All trees marked for removal in 2017 have been taken down, Parks staff told us. This year’s inspections start in a few weeks.
The Park Board has made a few changes to the tree program since April 2015, including providing more training to its tree inspectors. In a deposition, Parks supervisor Dave Gamstetter said that wasn’t a reaction to Carr’s death, but that the Park Board was trying to update its practices.
The board also is working with the city to shorten how long it takes to hire outside companies. Those changes would have to go through several layers, including the Urban Forestry Board and Park Board.
Carr Jr. said he’d like to see complete staff changes, “top to bottom.”
“Clearly it was poorly delegated, poorly handled, and poorly responded to after the fact,” he said.
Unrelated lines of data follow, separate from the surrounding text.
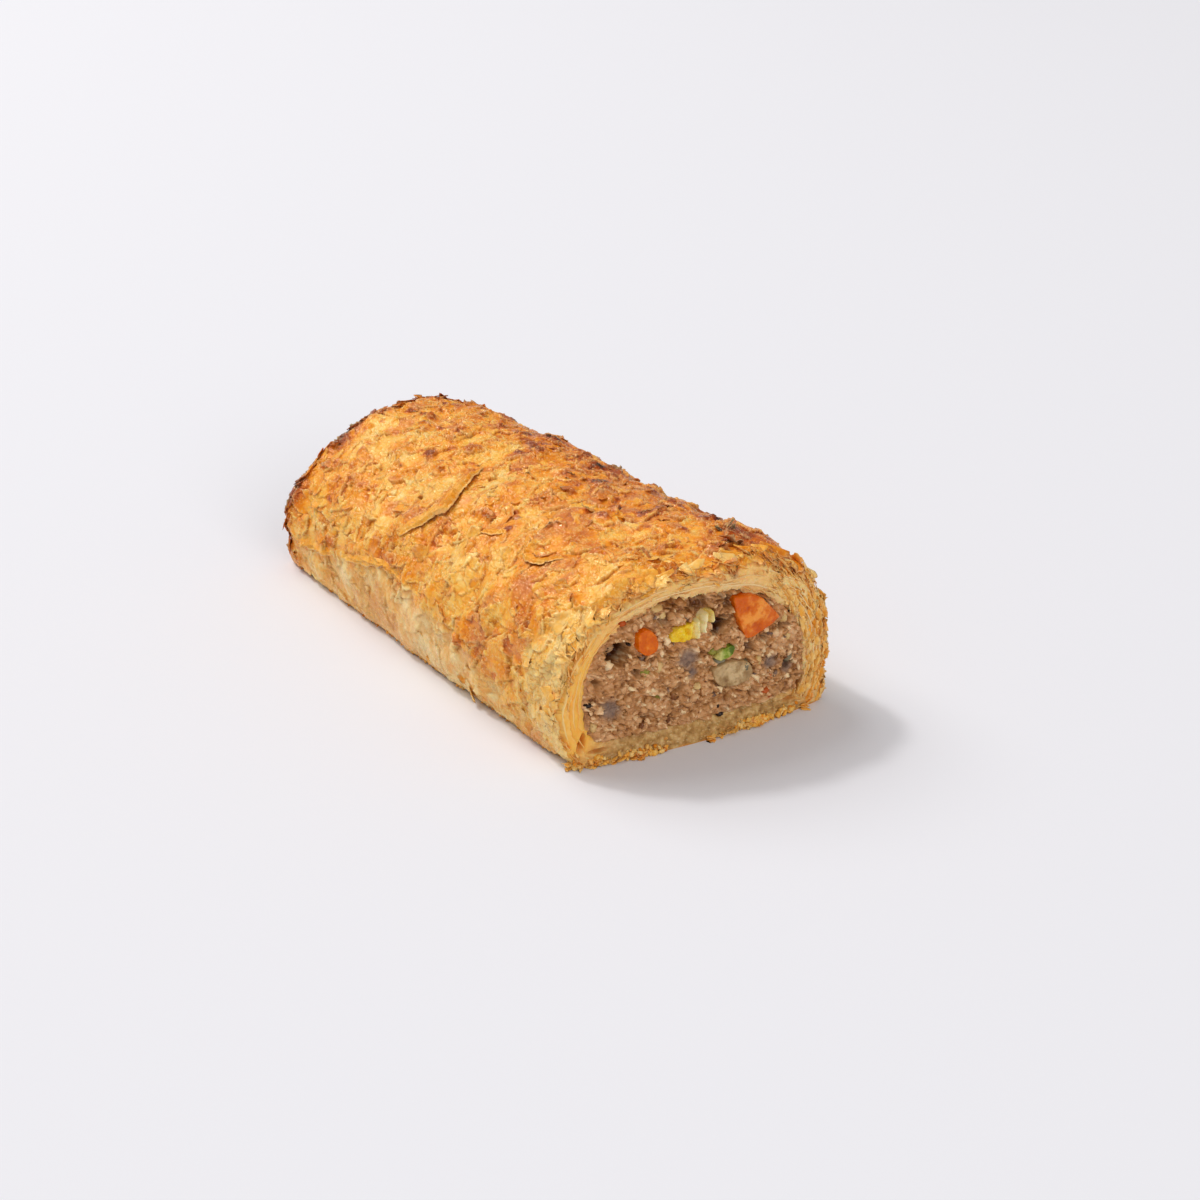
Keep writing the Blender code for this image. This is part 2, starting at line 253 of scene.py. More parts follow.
# the flaky upper skin ends along this line of the left side, and smoother dough shows below it
skinEdge = ((0, 9.0), (12, 11.5), (27, 14.5), (49, 20.5), (66, 18.5), (83, 16.0), (96, 12.0), (108, 7.0), (122, 4.0))
# broad browning: (mm along, mm around, reach along, reach around, how much)
bakedPlaces = (
    (60, 84, 70, 12, 0.20), (64, 58, 45, 24, 0.05), (20, 66, 30, 20, 0.05), (1, 44, 5, 7, 0.62), (1, 24, 5, 6, 0.60), (0, 66, 3, 22, 0.42), (0, 10, 4, 6, 0.30),
    (105, 80, 16, 10, 0.22), (70, 46, 7, 5, 0.12), (97, 36, 9, 6, 0.14), (88, 66, 12, 8, 0.12), (22, 34, 9, 7, 0.10),
    (34, 57, 9, 6, 0.10), (10, 22, 6, 4, 0.10), (117, 55, 5, 14, 0.02),
    (118, 14, 9, 16, -0.28), (119, 104, 10, 14, -0.25), (122, 60, 3.5, 60, -0.14), (116, 32, 7, 9, -0.12), (106, 12, 10, 7, -0.08),
    (112, 48, 10, 8, -0.12), (80, 30, 12, 5, -0.06), (30, 44, 12, 8, -0.10), (58, 60, 12, 6, -0.07),
)
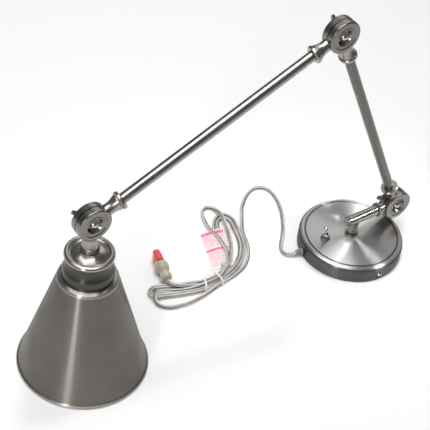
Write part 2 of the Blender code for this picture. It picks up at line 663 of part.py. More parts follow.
# ------------------------------------------------------------------ cord, hank and plug
def build_cord():
    outward = polar(1.0, CORD_EXIT_ANGLE)
    inside = PLATE_R - PLATE_SHEET
    turned("cord_strain_relief", [
        (0.0, PLATE_R + RELIEF_REACH), (0.0029, PLATE_R + RELIEF_REACH), (0.0036, PLATE_R + 0.0016),
        (0.0048, PLATE_R + 0.0013), (0.0048, PLATE_R + GAP), (0.0037, PLATE_R + GAP),
        (0.0037, inside - 0.0004), (0.0046, inside - 0.0007), (0.0046, inside - 0.0020),
        (0.0026, PLATE_R - RELIEF_INSIDE), (0.0, PLATE_R - RELIEF_INSIDE),
    ], "clear_vinyl", aim((0.0, 0.0, CORD_EXIT_Z), outward), SMALL_STEPS)
    start = polar(PLATE_R + RELIEF_REACH + GAP, CORD_EXIT_ANGLE, CORD_EXIT_Z)
    route = [start, *LEAD_ROUTE]
    wire("cord_lead", smooth_curve(route, CORD_SPACING), CORD_R, "clear_vinyl")
    edge = [point[:2] for point in smooth_curve([(x, y, 0.0) for x, y in HANK_OUTLINE], 0.0075)]
    hank = as_mesh(flat_outline("cord_hank", edge, HANK_HIGH - HANK_LOW))
    show(hank, "clear_vinyl", Matrix.Translation((0.0, 0.0, (HANK_LOW + HANK_HIGH) / 2)))


def build_plug():
    """Two-blade plug with a cap over its blades. It lies on its edge, one blade over the other."""
    face = PLUG_FACE
    turned("plug_body", [
        (0.0, face), (0.0078, face), (0.0085, face - 0.0008), (0.0089, 0.0245), (0.0090, 0.0205),
        (0.0086, 0.0172), (0.0076, 0.0144), (0.0066, 0.0124), (0.0066, 0.0108), (0.0070, 0.0078),
        (0.0067, 0.0046), (0.0055, 0.0018), (0.0030, 0.0), (0.0, 0.0),
    ], "tan_vinyl", aim(PLUG_BASE, PLUG_ALONG))
    frame = axes(PLUG_BASE, PLUG_ALONG, Vector((-PLUG_ALONG.y, PLUG_ALONG.x, 0.0)))
    foot = face + GAP
    tip = foot + BLADE_LENGTH
    for number, height in enumerate((-BLADE_SPACING / 2, BLADE_SPACING / 2)):
        show(block(f"plug_blade_{number + 1}", (foot, -0.0031, height - 0.00075),
                   (tip, 0.0031, height + 0.00075)), "brass", frame)
    cap = show(block("plug_cap", (foot, -0.0045, -0.0083), (tip + 0.0015, 0.0045, 0.0083)),
               "red_plastic", frame)
    pocket = block("plug_cap_pocket", (foot - 0.0010, -0.0031 - GAP, -0.0074),
                   (tip + GAP, 0.0031 + GAP, 0.0074))
    combine(cap, pocket, frame)


def build_ties_and_tag():
    for number, ((x, y), turn, half) in enumerate(TIES):
        frame = Matrix.Translation((x, y, 0.0)) @ Matrix.Rotation(math.radians(turn), 4, "Z")
        band = show(block(f"twist_tie_{number + 1}", (-0.0011, -half, 0.0),
                          (0.0011, half, HANK_HIGH + 0.0010)), "white_plastic", frame)
        opening = block(f"tie_opening_{number + 1}", (-0.0050, 0.0006 - half, HANK_LOW - GAP),
                        (0.0050, half - 0.0006, HANK_HIGH + GAP))
        combine(band, opening, frame)
    half_x, half_y = TAG_SIZE[0] / 2, TAG_SIZE[1] / 2
    show(block("warning_tag", (-half_x, -half_y, 0.0), (half_x, half_y, 0.0004)), "paper",
         Matrix.Translation((*TAG_CENTRE, 0.0)) @ Matrix.Rotation(math.radians(TAG_TURN), 4, "Z"))


# ------------------------------------------------------------------ assembly
def main():
    for obj in list(bpy.data.objects):
        bpy.data.objects.remove(obj)
    for collection in (LAMP, CUTTERS):
        bpy.context.scene.collection.children.link(collection)

    build_backplate()
    build_bracket()
    build_side_screws()
    build_switch()

    swivel = add_empty("base_swivel_pivot", (0.0, 0.0, 0.0))
    lower = add_empty("lower_pivot", LOWER_JOINT, swivel)
    elbow = add_empty("elbow_pivot", ELBOW_JOINT, lower)
    head = add_empty("head_pivot", HEAD_JOINT, elbow)

    build_post(swivel)
    spigot = build_stub(swivel)
    socket = TUBE_R + GAP
    nipple_socket = NIPPLE_R + GAP
    build_knuckle("lower", LOWER_JOINT,
                  ("lower_knuckle_front", -STUB_DIR, spigot + GAP, STUB_NECK_END, swivel),
                  ("lower_knuckle_rear", LOWER_DIR, socket, NECK_END, lower))
    build_arm_tube("lower_arm_tube", LOWER_JOINT, LOWER_DIR, LOWER_ARM, lower)
    build_knuckle("elbow", ELBOW_JOINT,
                  ("elbow_knuckle_front", -LOWER_DIR, socket, NECK_END, lower),
                  ("elbow_knuckle_rear", UPPER_DIR, socket, NECK_END, elbow))
    build_arm_tube("upper_arm_tube", ELBOW_JOINT, UPPER_DIR, UPPER_ARM, elbow)
    build_knuckle("head", HEAD_JOINT,
                  ("head_knuckle_front", -UPPER_DIR, socket, NECK_END, elbow),
                  ("head_knuckle_rear", DOWN, nipple_socket, NECK_END, head))
    build_head(head)

    build_cord()
    build_plug()
    build_ties_and_tag()


main()
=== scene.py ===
"""Looks for the swing-arm wall lamp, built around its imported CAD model."""
import json
import math

import bmesh
import bpy
import numpy as np
from mathutils import Matrix, Vector


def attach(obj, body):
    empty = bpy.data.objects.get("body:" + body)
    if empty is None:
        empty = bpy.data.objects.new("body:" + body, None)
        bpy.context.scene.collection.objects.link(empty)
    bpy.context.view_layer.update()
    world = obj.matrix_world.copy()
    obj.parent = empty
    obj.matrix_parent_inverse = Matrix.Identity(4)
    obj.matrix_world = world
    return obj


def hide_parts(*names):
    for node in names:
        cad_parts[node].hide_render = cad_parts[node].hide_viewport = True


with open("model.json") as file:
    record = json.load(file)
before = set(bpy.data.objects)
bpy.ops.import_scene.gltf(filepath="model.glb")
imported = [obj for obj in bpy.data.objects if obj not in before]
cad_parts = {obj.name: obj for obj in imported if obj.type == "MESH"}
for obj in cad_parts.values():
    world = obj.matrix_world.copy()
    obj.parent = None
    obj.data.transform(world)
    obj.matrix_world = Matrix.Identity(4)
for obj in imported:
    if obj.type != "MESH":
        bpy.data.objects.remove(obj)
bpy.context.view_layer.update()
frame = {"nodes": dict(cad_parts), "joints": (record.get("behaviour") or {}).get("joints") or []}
NODES = frame["nodes"]


# ------------------------------------------------------------------ camera
CAMERA_SPOT = Vector((-0.9528, -0.8503, 1.1709))
CAMERA_AZIMUTH = math.radians(-40.4047)
CAMERA_ELEVATION = math.radians(42.3862)
CAMERA_ROLL = math.radians(8.5956)
FOCAL_IN_WIDTHS = 1348.2091 / 430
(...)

Smitherman wants the Park Board to explain its plans publicly. He said he’s not convinced any of the problems are being solved, and that what happened to Jackie Carr could happen again.
“We have the family standing on Reading Road with signs demanding justice for their mother, for their ex-wife, for their aunt, for their grandmother, and I feel like we are too silent on the matter,” he said.
Children vow to carry on the fight
Jackie Carr was 65 years old when she died. Boykin said she sometimes feels like her mother, who spent decades shaping young minds, has been forgotten.
“When you have someone that’s given their life, you know, to the city, to help the community, to help people," Boykin said, "you kind of would think that city would say, ‘Let’s recognize this lady.’”
Carr Jr. has moved into his mother’s home on Avonlea Avenue, just around the corner from where the tree killed her. He feels like the stress of the lawsuit played a part in his father’s death, and he feels let down by elected officials.
He and Boykin said they have even more resolve now that their father is gone, too.
“He was not going to let that go,” Carr Jr. said. “We’re not going to let that go.”
“We’re just going to pick up the torch for him as well as for us,” Boykin said.